Bahkan, perusahaan yang sudah besar
pun memerlukan riset pasar terus menerus. Rezky Yanuar, Country Manager Shopee
Indonesia, sempat berkata pada saya bahwa Shopee terus-terusan melihat bagaimana
perilaku pasar e-commerce yang
dinamis. Perubahan yang sangat cepat itu harus ditanggapi dengan inovasi dan
eksekusi yang cepat juga. Hal itu Shopee tuangkan salah satunya dengan
menghadirkan game-game di dalam aplikasnya. Ia tahu persis bahwa pasarnya,
generasi milenial ke bawah, dapat ditingkatkan engagement-nya melalui cara tersebut.
Rezky juga paham bahwa kini
pelanggan e-commerce tidak hanya dari
kaum urban saja, tapi juga masyarakat di daerah. Memengang pengetahuan itu, ia
memasang iklan di televisi, media yang diminati masyarakat daerah, sekaligus
pasar yang lebih besar daripada kaum urban.

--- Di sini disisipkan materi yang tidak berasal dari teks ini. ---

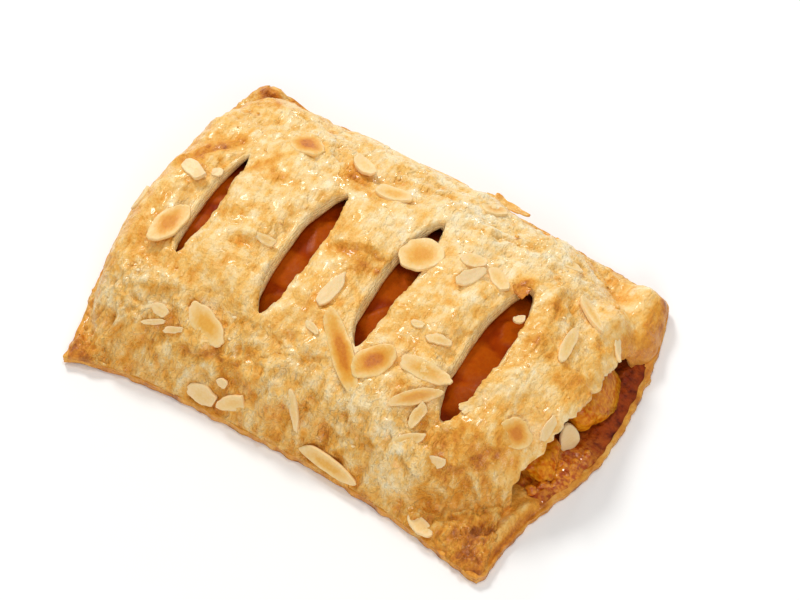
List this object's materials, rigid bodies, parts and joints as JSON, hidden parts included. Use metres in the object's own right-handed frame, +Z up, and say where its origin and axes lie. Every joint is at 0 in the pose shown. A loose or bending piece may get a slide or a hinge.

Setelah memahami pasar, menemukan
model bisnis yang tepat, alangkah baiknya juga bila melakukan riset produk. Hal
ini dilakukan Ade F. Meyliala, seorang pengusaha madu mentah asli bertajuk Bali
Honey. Dalam wawancara dengannya, Ade menjelaskan dengan sangat jelas bagaimana
produknya dihasilkan dan apa yang menjadi nilai tambah produknya. Sebelum
memahami itu semua, Ade melakukan riset selama satu tahun penuh untuk menemukan
lokasi peternakan yang tepat dan menghabiskan Rp 1,5 miliar rupiah dari modal
Rp 5 miliar yang ia siapkan.
Kini, dengan memahami betul kualitas
madu premiumnya, Ade berani mematok harga madu Rp 275 ribu per 600g. Hal
tersebut bisa dilakukannya juga karena ia tahu pasar mana yang akan ia sasar
nantinya.
Riset terhadap sebuah masalah sempat
dilakukan oleh Eddy Christian Ng, CEO dari startup
e-commerce furnitur bernama Livaza. Awalnya,
ide membangun Livaza mencul dari kesulitan Eddy mencari furnitur, karena
pilihan di toko hanya sedikit. Ia akhirnya berkeliling Indonesia untuk melihat
karya para pengrajin daerah yang belum terekspos. Dalam riset itu, ia menemukan
bahwa produk daerah yang berkualitas itu, bukannya laris di pasar lokal malah
lebih sering diimpor. Eddy melihat masalah itu sebagai peluang untuk mendirikan
Livaza. Kini, sudah ada 300 UKM yang bergabung dengannya dengan total penjualan
per bulan mencapai US$ 100-500 ribu.
Bila saat ini kamu sedang berniat
untuk memulai sebuah bisnis, lakukanlah dengan persiapan matang. Ingatlah bahwa
bahkan ketika hendak melakukan apapun; perang, lomba debat, kompetisi olahraga,
sampai main judi sekalipun, pengetahuan kita akan medan tempat kita akan
berperang akan menentukan hasil akhirnya.